First, if you read the letter, you will realize that the group's grouse (I don't think all the IIT alumni share this group's views, notwithstanding its grand claim that it represents "approximately 150,000 alumni of the seven IITs worldwide") is not just with the proposed OBC quotas; not-so-well-hidden in the letter is the message that the group is against all quotas -- including the existing SC/ST quotas.

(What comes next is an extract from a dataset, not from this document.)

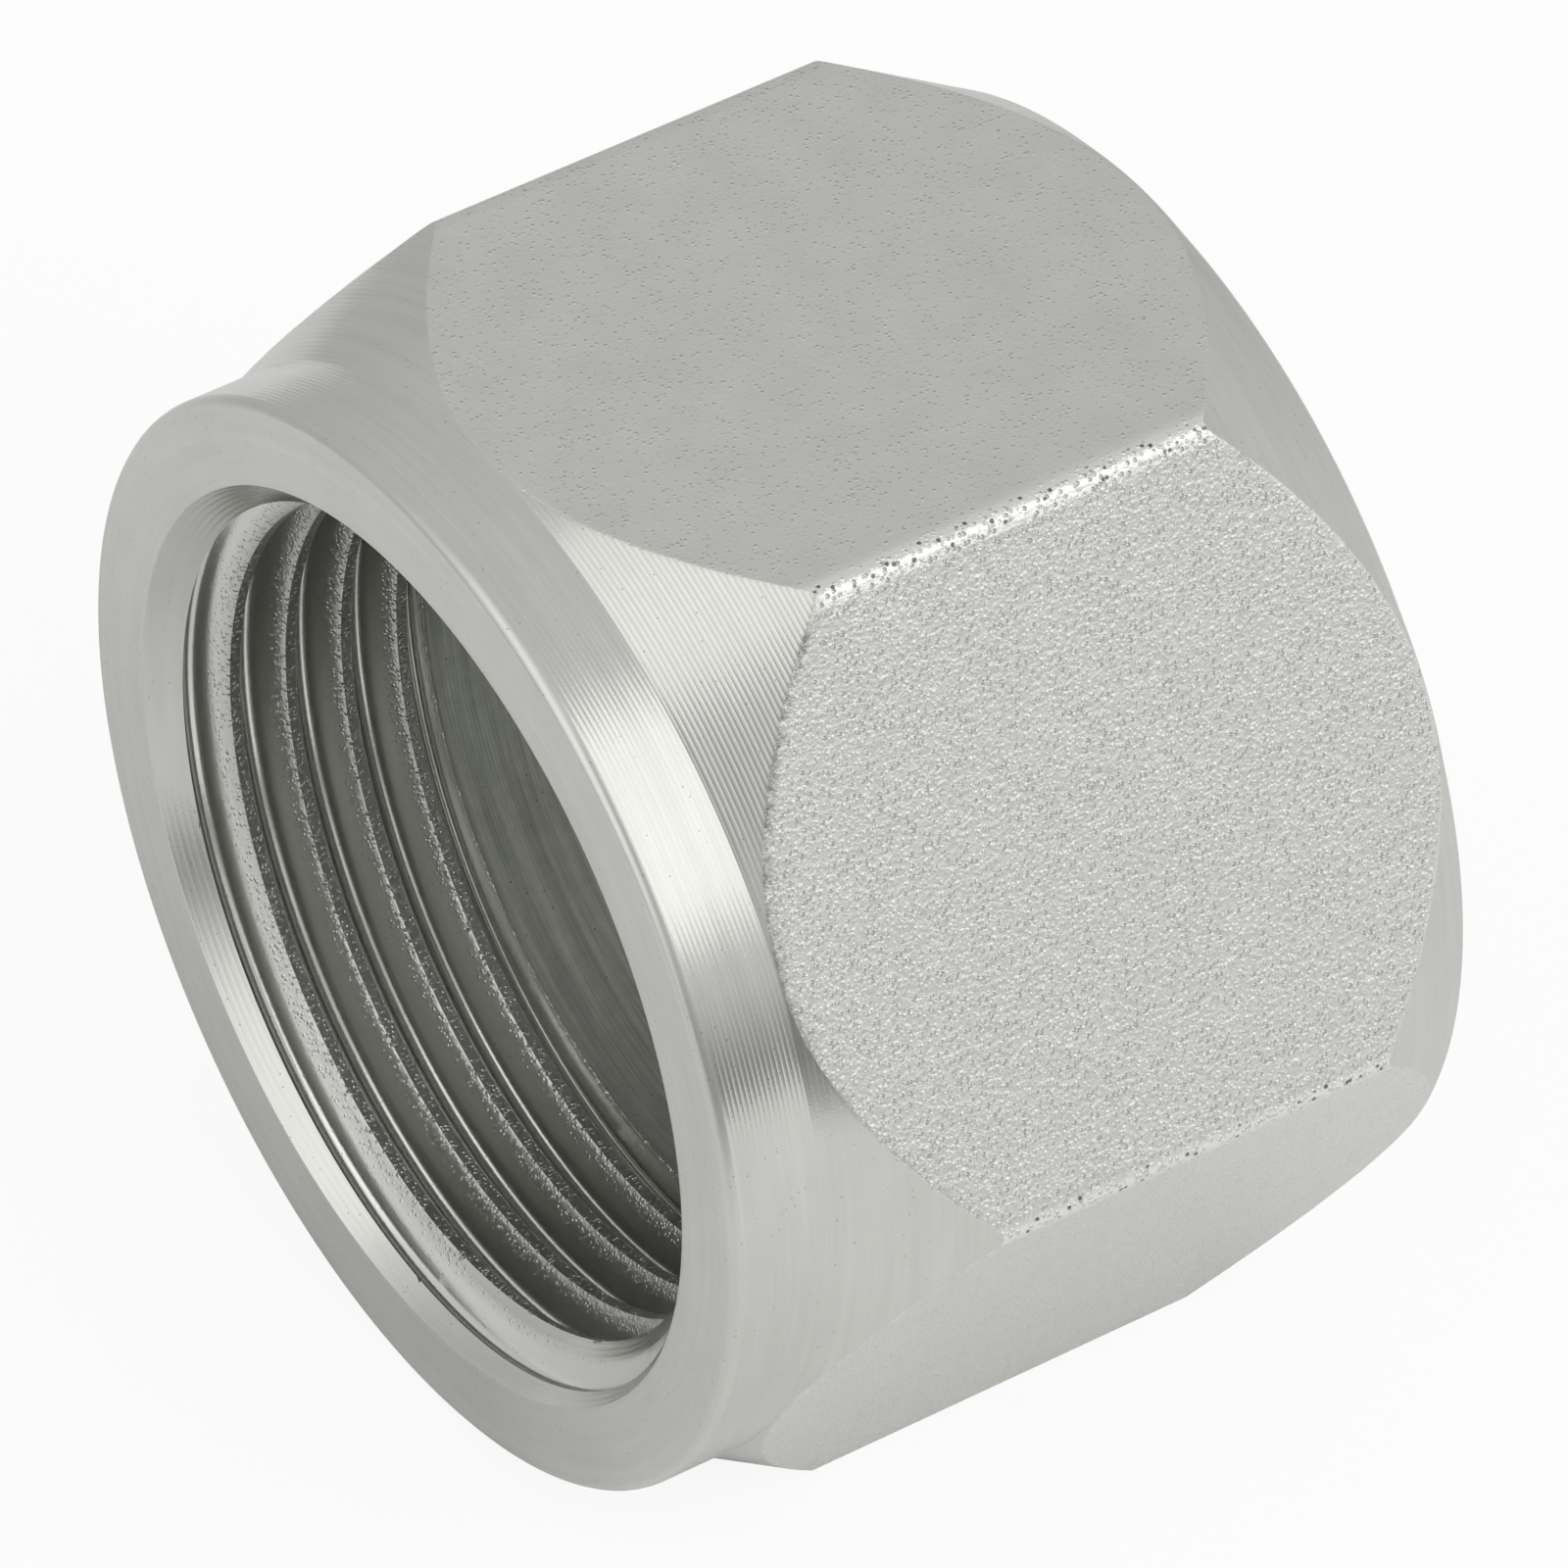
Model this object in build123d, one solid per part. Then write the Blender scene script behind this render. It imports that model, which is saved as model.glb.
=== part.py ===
from build123d import *
import math
import os

# Threaded protection cap with a hexagon, lying on one hexagon flat.
# Millimetres, +Z up. The thread axis runs along Y and the mouth faces -Y.
# The origin is under the middle of the cap, on the surface it lies on.
# The cap is drawn about its own axis first, with the mouth at depth 0.
# Its thread is G 3/4: 14 turns to the inch, major diameter 26.441, 55 degree form.
# The hole is drawn at the thread's crests, and the turns themselves are left to the render.

# Hexagon and overall length
ACROSS_FLATS = 32.0
LENGTH = 23.7
HEXAGON_CORNER_RADIUS = 0.5

# Turned outside
COLLAR_DIAMETER = 31.9
COLLAR_LENGTH = 2.8
COLLAR_EDGE_RADIUS = 0.3
FRONT_CONE_ANGLE = 30.0
REAR_CONE_ANGLE = 30.0
REAR_FACE_DIAMETER = 31.9
REAR_EDGE_RADIUS = 0.3

# Threaded hole and its mouth
CREST_DIAMETER = 24.24
THREAD_DEPTH = 1.1
THREAD_END_DEPTH = 8.45
MOUTH_CHAMFER = 1.33
MOUTH_CHAMFER_ANGLE = 40.0

# Run-out ring, which ends the thread just outside its roots
RUNOUT_WIDTH = 0.55
RUNOUT_CLEARANCE = 0.03

# Plain blind bore behind the thread, stepped out from the crests
BORE_STEP = 0.28
BORE_CORNER_RADIUS = 0.8
END_WALL = 4.3


def hexagon_bar():
    """Hexagon stock with rounded corners, one flat facing local +X."""
    with BuildSketch() as section:
        RegularPolygon(ACROSS_FLATS / 2, 6, major_radius=False, rotation=30)
        fillet(section.vertices(), HEXAGON_CORNER_RADIUS)
    return extrude(section.sketch, LENGTH)


def turned_outside():
    """Shape that the lathe leaves outside: collar, two cones over the corners and a faced back."""
    collar_radius = COLLAR_DIAMETER / 2
    rear_radius = REAR_FACE_DIAMETER / 2
    corner_reach = ACROSS_FLATS / 2 / math.cos(math.radians(30))
    front_cone_length = (corner_reach - collar_radius) / math.tan(math.radians(FRONT_CONE_ANGLE))
    rear_cone_length = (corner_reach - rear_radius) / math.tan(math.radians(REAR_CONE_ANGLE))
    with BuildSketch(Plane.XZ) as section:
        with BuildLine():
            Polyline(
                (0, 0),
                (collar_radius, 0),
                (collar_radius, COLLAR_LENGTH),
                (corner_reach, COLLAR_LENGTH + front_cone_length),
                (corner_reach, LENGTH - rear_cone_length),
                (rear_radius, LENGTH),
                (0, LENGTH),
                close=True,
            )
        make_face()
        fillet(section.vertices().sort_by_distance((collar_radius, 0))[0], COLLAR_EDGE_RADIUS)
        fillet(section.vertices().sort_by_distance((rear_radius, LENGTH))[0], REAR_EDGE_RADIUS)
    return revolve(section.sketch, Axis.Z)


def bored_inside():
    """Shape that the lathe takes out: mouth chamfer, crest hole, run-out ring and blind bore."""
    crest_radius = CREST_DIAMETER / 2
    mouth_radius = crest_radius + MOUTH_CHAMFER
    runout_radius = crest_radius + THREAD_DEPTH + RUNOUT_CLEARANCE
    bore_radius = crest_radius + BORE_STEP
    chamfer_depth = MOUTH_CHAMFER / math.tan(math.radians(MOUTH_CHAMFER_ANGLE))
    runout_start = THREAD_END_DEPTH - RUNOUT_WIDTH
    bottom = LENGTH - END_WALL
    with BuildSketch(Plane.XZ) as section:
        with BuildLine():
            Polyline(
                (0, 0),
                (mouth_radius, 0),
                (crest_radius, chamfer_depth),
                (crest_radius, runout_start),
                (runout_radius, runout_start),
                (runout_radius, THREAD_END_DEPTH),
                (bore_radius, THREAD_END_DEPTH),
                (bore_radius, bottom),
                (0, bottom),
                close=True,
            )
        make_face()
        fillet(section.vertices().sort_by_distance((bore_radius, bottom))[0], BORE_CORNER_RADIUS)
    return revolve(section.sketch, Axis.Z)


def protection_cap():
    """The whole cap, laid down on one flat with its mouth towards -Y."""
    cap = (turned_outside() & hexagon_bar()) - bored_inside()
    lying_down = Plane(
        origin=(0, -LENGTH / 2, ACROSS_FLATS / 2),
        x_dir=(0, 0, 1),
        z_dir=(0, 1, 0),
    )
    return lying_down.location * cap


os.makedirs("parts", exist_ok=True)
export_step(protection_cap(), "parts/protection_cap.step")
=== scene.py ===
"""Threaded protection cap, turned from hexagon bar, lying on one flat on a pale floor."""

import math

import bpy
from bpy.props import FloatProperty, FloatVectorProperty, IntProperty, PointerProperty
from mathutils import Matrix, Vector, noise


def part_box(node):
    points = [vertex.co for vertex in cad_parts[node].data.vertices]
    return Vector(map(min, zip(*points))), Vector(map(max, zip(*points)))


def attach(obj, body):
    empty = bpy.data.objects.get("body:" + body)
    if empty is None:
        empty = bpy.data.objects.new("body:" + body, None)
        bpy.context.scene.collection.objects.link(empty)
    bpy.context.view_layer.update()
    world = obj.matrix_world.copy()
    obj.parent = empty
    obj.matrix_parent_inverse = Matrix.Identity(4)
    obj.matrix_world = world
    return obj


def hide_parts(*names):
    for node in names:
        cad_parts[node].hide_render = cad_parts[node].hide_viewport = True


bl_info = {
    "name": "Threaded Protection Cap",
    "version": (1, 0, 0),
    "blender": (4, 5, 0),
    "location": "3D View > Sidebar > Cap",
    "description": "Builds a turned hexagon cap with a pipe thread, and the studio it lies in",
    "category": "Add Mesh",
}

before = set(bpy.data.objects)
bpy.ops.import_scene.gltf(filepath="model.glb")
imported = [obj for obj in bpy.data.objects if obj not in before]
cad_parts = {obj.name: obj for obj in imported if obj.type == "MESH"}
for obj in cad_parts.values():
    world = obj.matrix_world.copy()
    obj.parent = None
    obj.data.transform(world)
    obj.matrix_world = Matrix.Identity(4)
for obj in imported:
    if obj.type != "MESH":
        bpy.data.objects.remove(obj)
CAD_LOW, CAD_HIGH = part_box("protection_cap")
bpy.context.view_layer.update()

MM = 0.001
SIXTH = math.radians(60)

# The edge between the mouth's face and its chamfer: its round, and where the thread's rows start
MOUTH_ROUND = 0.05 * MM
MOUTH_LIP = 0.05 * MM

# Depth past which no thread row is moved to where the groove meets the chamfer
CHAMFER_REACH = 2.4 * MM

# Rounds between collar and cone, in the run-out ring and on the shoulder behind it
CONE_FOOT_ROUND = 0.12 * MM
RUNOUT_ROUND = 0.2 * MM
SHOULDER_ROUND = 0.06 * MM

# How much the round of a cone's edge varies, and over what distance
RAGGED_SHARE = 0.9
RAGGED_SIZE = 0.21 * MM

# Points closer than this become one, and edges sharper than this are not shaded smooth
MERGE_DISTANCE = 0.0005 * MM
SHARP_EDGE = math.radians(33)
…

Second, the group continues to swear by the sanctity of the Joint Entrance Examination. Remember, this is an exam that "getting increasingly closer to the syllabus of science graduate programmes, making aspirants more and more dependent on coaching classes", and hence has an in-built bias against the poor and rural students (more on this in an earlier post). Finally, this is an exam that's so exquisitely designed that it manages to bring in a nearly all-male student body (in spite of the fact that women do about as well as men in their high school exams). Clearly, PanIIT AA doesn't believe that JEE might need to be re-jigged, or that IITs need a re-examine their JEE-centric admissions policy.
Finally, just read PanIIT AA's second idea ("Creation of institutions similar to the IITs but focused on vocational education, and highly-skilled workers"). It's one thing to propose such an idea in the broader context of education reforms in India; but, it's an entirely different thing -- with seriously nasty connotations -- when this proposal is made as one of the alternatives to quotas for OBCs.